>>>>

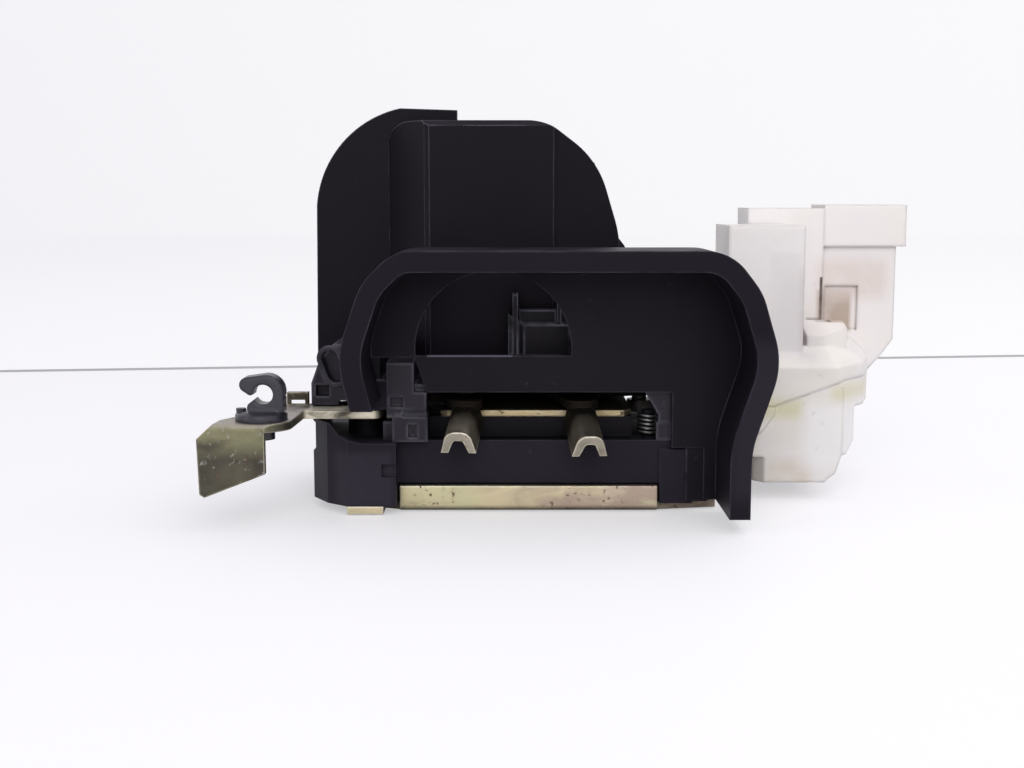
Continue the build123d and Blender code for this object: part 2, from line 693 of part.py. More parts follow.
# ---- hood --------------------------------------------------------------------------------------
hood_bends = [((-36.9, 24.0), 18), ((-41.4, 42.0), 22), ((-35.4, 59.5), 16), ((-27.5, hood_top), 10),
              ((51.0, hood_top), 12), ((58.6, 57.2), 16), ((63.6, 40.5), 20), ((56.8, 20.0), 24)]


def hood_region(inset=0.0):
    """Hood outline in X and Z, run on below its open lower side; `inset` moves it inwards."""
    low = -30.0
    corners = [at for at, r in hood_bends]
    ends = [(corners[0][0], low), (corners[-1][0], low)]
    points = [ends[0], *corners, ends[1]]
    moved, radii = [], []
    for k, at in enumerate(points):
        before, after = points[max(k - 1, 0)], points[min(k + 1, len(points) - 1)]
        come = Vector(at[0] - before[0], at[1] - before[1]) if k else Vector(0, 1)
        go = Vector(after[0] - at[0], after[1] - at[1]) if k < len(points) - 1 else Vector(0, -1)
        come, go = come.normalized(), go.normalized()
        n1, n2 = Vector(come.Y, -come.X), Vector(go.Y, -go.X)
        shift = (n1 + n2) * (inset / (1 + n1.dot(n2)))
        moved.append((at[0] + shift.X, at[1] + shift.Y))
        if 0 < k < len(points) - 1:
            convex = come.X * go.Y - come.Y * go.X < 0
            radii.append(hood_bends[k - 1][1] + (-inset if convex else inset))
    return make_face(FilletPolyline(*moved, radius=radii) + Line(moved[-1], moved[0]))


def hood():
    """Weather hood: a deep curved band with a back wall, the arch and the bar over the slot."""
    wall_y = hood_back - hood_back_t
    made = upright(hood_region(), (hood_front, hood_back))
    inner = hood_region(hood_wall)
    made -= upright(inner, (hood_front - 1, wall_y))
    below = outline((bar_left, bar_top), (bar_left + 2.9, cover_bottom), (bar_right, cover_bottom),
                    (bar_right, 16.5), (bar_end, 16.5), (bar_end, -40), (-60, -40), (-60, bar_top))
    made -= upright(inner & below, (wall_y - 1, hood_back + 1))
    arch = disc(arch_at, arch_r) & (Pos(arch_at[0], arch_sill + 30) * Rectangle(60, 60))
    made -= upright(arch, (wall_y - 1, hood_back + 1))
    made -= block((-60, 100), (hood_front - 1, hood_back + 1), (-40, hood_tip))
    return made - block((-60, 0), (hood_front - 1, hood_back + 1), (-40, hood_left_end))


# ---- covers over the levers and the upright frame ----------------------------------------------
column_x, column_y = (-31.6, -21.6), (-1.0, 7.0)
pillar_x, pillar_y = (40.6, 46.0), (1.3, 7.5)
ear_x, ear_y, ear_top = (-51.8, -34.0), (8.0, 34.0), 42.0
ear_z = rod_lever_top + side_play + clip_t + 0.6


def front_column():
    """Stepped column at the left of the levers, with its ribs and notches."""
    left, right = column_x
    step = bar_left - 0.3
    made = block((left, step), (-1.0, 12.0), (cover_bottom, 38.2))
    made += block(column_x, column_y, (24.9, cover_bottom))
    made += block((left + 1.4, right + 0.3), (-1.5, 7.0), (ledge_z, 24.9))
    made += block((left - 1.2, left + 1.4), (1.5, 7.0), (ledge_z, 22.9))
    made -= block((left + 4.1, right + 1), (-2, -0.5), (24.6, 26.2))
    made -= block((left + 0.9, left + 4.1), (-2, 0.2), (27.0, 29.4))
    made -= block((-26.2, -24.0), (-2, 0.0), (ledge_z + 1.2, 22.6))
    return made


def right_pillar():
    """Pillar and gusset at the right end of the lever slot."""
    made = block(pillar_x, pillar_y, (ledge_z, cover_bottom))
    gusset = outline((33.5, cover_bottom), (34.3, 29.5), (37.2, 24.6), (37.2, 22.7), (41, 22.7),
                     (41, cover_bottom))
    made += upright(gusset, (1.3, 4.0))
    return made + block((36.7, 41.0), (1.5, 5.0), (ledge_z, 22.7))


def ear():
    """Left ear over the rod lever's hub, with its bean-shaped recess."""
    left, right = ear_x
    face = outline((left, ear_z), (left, 31.9), (left + 1.8, 36.8), (left + 4.3, 40.8),
                   (left + 6.5, ear_top), (right, ear_top), (right, ear_z))
    made = upright(face, ear_y)
    made += block((left, left + 7.0), (ear_y[0], 12.0), (rod_lever_top + 0.4, ear_z))
    made += upright(link(((-46.9, 38.4), 3.3), ((-45.3, 34.2), 3.3)), (ear_y[0] - 0.8, ear_y[0]))
    made -= upright(link(((-46.9, 38.4), 2.1), ((-45.3, 34.2), 2.1)), (ear_y[0] - 1, ear_y[0] + 4))
    return made - block((left + 1.2, left + 4.6), (ear_y[0] - 1, ear_y[0] + 3), (28.5, 31.4))


def lever_cover():
    """Cover over the levers: roof, front column, right pillar, rear wall and the left ear."""
    roof = block((column_x[0], house_right), (hood_back, house_back), (cover_bottom, cover_z))
    roof += front_column() + right_pillar() + ear()
    roof += block((deck_left, deck_right), (house_back - 6, house_back - 4), (back_z, cover_z))
    return roof + block((ear_x[1] - 1, column_x[0] + 1), (12, ear_y[1]), (cover_bottom, cover_z))


def dome_form(inset=0.0):
    """Dome as a rounded upright block with oblique sides and broken front edges, drawn in by `inset`."""
    left, right = dome_x
    points = [(left, cover_z), (left, dome_top), (8.5, dome_top), (23.0, 89.2), (right, 69.0),
              (right, cover_z)]
    view = drawn_in(outline(*points), inset) if inset else rounded(points, [6.0, 14.0, 24.0, 30.0])
    ends = [(left, dome_back), (dome_crease[0] - 0.6, dome_front + 0.8), (dome_crease[0] + 0.7, dome_front),
            (dome_crease[1] - 0.7, dome_front), (dome_crease[1] + 0.8, dome_front + 0.8), (right, dome_back),
            (right, dome_back + 5), (left, dome_back + 5)]
    side = outline((dome_front, 0), (dome_front, dome_top - 1.4), (dome_front + 1.8, dome_top),
                   (dome_back + 5, dome_top), (dome_back + 5, 0))
    form = upright(view, (dome_front, dome_back)) & slab(drawn_in(outline(*ends), inset), (0, dome_top + 5))
    return form & extrude(Plane.YZ.offset(-60) * drawn_in(side, inset), 120)


def dome_cover():
    """Upright dome cover, a shell open at the rear."""
    return dome_form() - dome_form(dome_wall)


guide_z = 38.5           # foot of the guide block


def guide_block():
    """Stepped guide on the dome's front, seen through the hood's arch."""
    made = block((3.0, 15.0), (12.0, dome_front), (guide_z, 46.6))
    made += block((1.9, 11.5), (15.0, dome_front), (guide_z, 50.2))
    made += block((11.7, 12.9), (14.0, dome_front), (guide_z, 52.2))
    made += block((0.1, 1.6), (12.0, dome_front), (guide_z, 54.4))
    body = outline((-1.0, guide_z), (-1.0, 49.2), (3.2, 46.4), (3.2, guide_z))
    made += upright(body, (14.0, dome_front))
    return made - block((4.6, 13.4), (12.8, 14.0), (guide_z + 2.5, 46.7))


frame_screws_at = [(-43.0, 80.0), (-46.0, 47.0), (38.0, 46.0)]
screw_r, screw_floor = 1.5, 0.7     # the screws end in blind holes, this far behind the front


def frame_plate():
    """Upright frame plate behind the dome."""
    arc = ThreePointArc((-53.1, 77.3), (-45.5, 94.5), (-30.2, 103.2))
    rest = Polyline((-30.2, 103.2), (-14.8, 102.7), (-14.8, 98.6), (8, 98.4), (22.4, 88.6), (28.6, 69.0),
                    (30.6, 66.5), (36, 55), (house_right, 52), (house_right, cover_z), (-53.6, cover_z),
                    (-53.1, 77.3))
    plate = upright(make_face(arc + rest), (dome_back, dome_back + frame_t))
    for x, z in frame_screws_at:
        plate -= upright(disc((x, z), screw_r), (dome_back + screw_floor, dome_back + frame_t + 1))
    return plate


def frame_screws():
    """Screws through the frame plate, with their hexagon heads at the rear."""
    made = []
    rear = dome_back + frame_t
    for x, z in frame_screws_at:
        head = upright(Pos(x, z) * RegularPolygon(3.6, 6), (rear, rear + 2.4))
        made.append(head + upright(disc((x, z), screw_r), (dome_back + screw_floor, rear)))
    return made


toggle_at, toggle_h = (35.5, 10.0), 6.0


def toggle_spring():
    """Over-centre spring on the lock lever: a coil beside the slot's right end."""
    z = (ledge_z, ledge_z + toggle_h)
    return prism(toggle_at, z, 3.0, 12) - prism(toggle_at, z, 2.1, 12)


def toggle_post():
    """Moulded post inside the toggle spring."""
    return post(toggle_at, (ledge_z, ledge_z + toggle_h + 0.6), 1.9)


nodes = {
    "base_plate": base_plate, "bolt_bushes": bolt_bushes, "back_plate": back_plate,
    "latch_housing": latch_housing, "mouth_bumper": mouth_bumper,
    "claw": claw, "claw_jacket": claw_jacket, "claw_pin": claw_pin, "claw_spring": claw_spring,
    "pawl": pawl, "pawl_pin": pawl_pin, "pawl_lift_pin": pawl_lift_pin, "pawl_spring": pawl_spring,
    "release_lever": release_lever, "release_stud": release_stud, "lock_lever": lock_lever,
    "rod_lever": rod_lever, "rod_lever_stud": rod_lever_stud, "rod_clip": rod_clip,
    "lever_clips": lever_clips, "toggle_spring": toggle_spring, "toggle_post": toggle_post,
    "sector_lever": sector_lever, "reduction_gear": reduction_gear,
    "sector_axle": lambda: axle(sector_at, (case_belly + case_t, sector_z + sector_t + 2.0)),
    "reduction_axle": lambda: axle(gear_at, (case_bottom + case_t, case_deck - case_t)),
    "motor_pinion": motor_pinion, "motor_shaft": motor_shaft, "motor_can": motor_can,
    "motor_end_cap": motor_end_cap, "actuator_case_lower": case_lower,
    "actuator_case_upper": case_upper, "connector_terminals": connector_terminals,
    "hood": hood, "lever_cover": lever_cover, "dome_cover": dome_cover, "guide_block": guide_block,
    "frame_plate": frame_plate, "frame_screws": frame_screws,
}

for name, make in nodes.items():
    shape = make()
    save(name, Compound(children=shape) if isinstance(shape, list) else shape)
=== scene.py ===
# %% [markdown]
# # Side door latch with its power lock drive
# The solid model carries the real shapes, sizes and motion of the latch. This notebook loads it as a
# fixed frame and gives each piece the finish of its own moulding, pressing or plating. It adds what is
# swept or small: the springs' coils, the screw threads and two webs of the hood. Then it sets up a
# camera, soft light and a pale floor. Every length is in metres.

# %% Load the frame
import json
import math
import bmesh
import bpy
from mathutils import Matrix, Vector

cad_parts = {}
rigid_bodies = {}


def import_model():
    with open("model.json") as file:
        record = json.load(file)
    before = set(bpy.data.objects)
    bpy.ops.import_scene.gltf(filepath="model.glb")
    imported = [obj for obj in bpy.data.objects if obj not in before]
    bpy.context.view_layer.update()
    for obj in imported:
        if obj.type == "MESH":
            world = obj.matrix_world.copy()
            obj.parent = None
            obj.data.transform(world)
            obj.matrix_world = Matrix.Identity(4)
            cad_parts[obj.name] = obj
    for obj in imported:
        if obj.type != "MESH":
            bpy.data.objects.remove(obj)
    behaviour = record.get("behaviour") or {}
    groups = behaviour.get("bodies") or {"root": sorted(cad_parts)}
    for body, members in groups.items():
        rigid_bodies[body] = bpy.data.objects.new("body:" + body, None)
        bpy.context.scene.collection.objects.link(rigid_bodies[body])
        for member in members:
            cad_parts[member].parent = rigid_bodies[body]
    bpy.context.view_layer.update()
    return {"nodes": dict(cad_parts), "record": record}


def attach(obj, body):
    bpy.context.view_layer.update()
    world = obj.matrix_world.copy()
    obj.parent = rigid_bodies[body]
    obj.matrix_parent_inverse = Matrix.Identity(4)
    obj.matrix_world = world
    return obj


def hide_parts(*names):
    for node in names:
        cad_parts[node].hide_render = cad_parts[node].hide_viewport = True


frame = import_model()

nodes = frame["nodes"]


def placed(name, data):
    """A new object that holds some data, linked to the scene."""
    made = bpy.data.objects.new(name, data)
    bpy.context.scene.collection.objects.link(made)
    return made


# %% [markdown]
# ## Camera
# A product shot from the front, a little above the latch. The camera is placed with numbers, because a
# tracking constraint would move it again whenever the part changes. The lens is long enough that the
# parallel edges of the housing stay nearly parallel.

# %% Camera
CAMERA_AT = (0.0, -0.350, 0.0794)
TILT_DOWN = math.radians(7.6)
LENS_MM, SENSOR_MM = 49.2, 36.0
NEAREST_SEEN = 0.01

camera_data = bpy.data.cameras.new("camera")
camera_data.lens = LENS_MM
camera_data.sensor_width = SENSOR_MM
camera_data.clip_start = NEAREST_SEEN
camera = placed("camera", camera_data)
camera.location = CAMERA_AT
camera.rotation_euler = (math.pi / 2 - TILT_DOWN, 0.0, 0.0)
bpy.context.scene.camera = camera

# %% [markdown]
# ## Shader maths
# A material that varies over a surface is a sum of small patterns. Written with nodes alone, such a sum
# is hard to read, so one class wraps a node's output and lets plain operators add the Math nodes. A
# second class holds one material and adds every other kind of node. A third is one local tint, such as a
# stain or a sooty corner: a colour inside a box, in the part's own coordinates.

# %% Wire, Tint and Finish
BEVEL_SAMPLES, HOLLOW_SAMPLES = 4, 6
EDGE_STARTS, EDGE_FULL = 0.004, 0.070   # how far the rounded normal leans from the true one, as 1 - cosine


class Wire:
    """One output of a shader node. Arithmetic on it adds Math nodes."""

    def __init__(self, finish, socket):
        self.finish, self.socket = finish, socket

    def maths(self, operation, a, b):
        """The output of a new Math node."""
        return self.finish.node("ShaderNodeMath", {0: a, 1: b}, operation=operation)

    def __add__(self, other):
        return self.maths("ADD", self, other)

    def __sub__(self, other):
        return self.maths("SUBTRACT", self, other)

    def __rsub__(self, other):
        return self.maths("SUBTRACT", other, self)

    def __mul__(self, other):
        return self.maths("MULTIPLY", self, other)

    __radd__ = __add__
    __rmul__ = __mul__


class Tint:
    """A shade inside the box from `low` to `high`, which fades out over `fade` metres round it."""

    def __init__(self, low, high, fade, shade, amount):
        self.low, self.high, self.fade = low, high, fade
        self.shade, self.amount = shade, amount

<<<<

(Task requirements)
Transcribe precisely the lines between the one that contains "for name, make" and the one that contains "imported = [obj", counting those two lines as part of the range.

(Task response)
for name, make in nodes.items():
    shape = make()
    save(name, Compound(children=shape) if isinstance(shape, list) else shape)
=== scene.py ===
# %% [markdown]
# # Side door latch with its power lock drive
# The solid model carries the real shapes, sizes and motion of the latch. This notebook loads it as a
# fixed frame and gives each piece the finish of its own moulding, pressing or plating. It adds what is
# swept or small: the springs' coils, the screw threads and two webs of the hood. Then it sets up a
# camera, soft light and a pale floor. Every length is in metres.

# %% Load the frame
import json
import math
import bmesh
import bpy
from mathutils import Matrix, Vector

cad_parts = {}
rigid_bodies = {}


def import_model():
    with open("model.json") as file:
        record = json.load(file)
    before = set(bpy.data.objects)
    bpy.ops.import_scene.gltf(filepath="model.glb")
    imported = [obj for obj in bpy.data.objects if obj not in before]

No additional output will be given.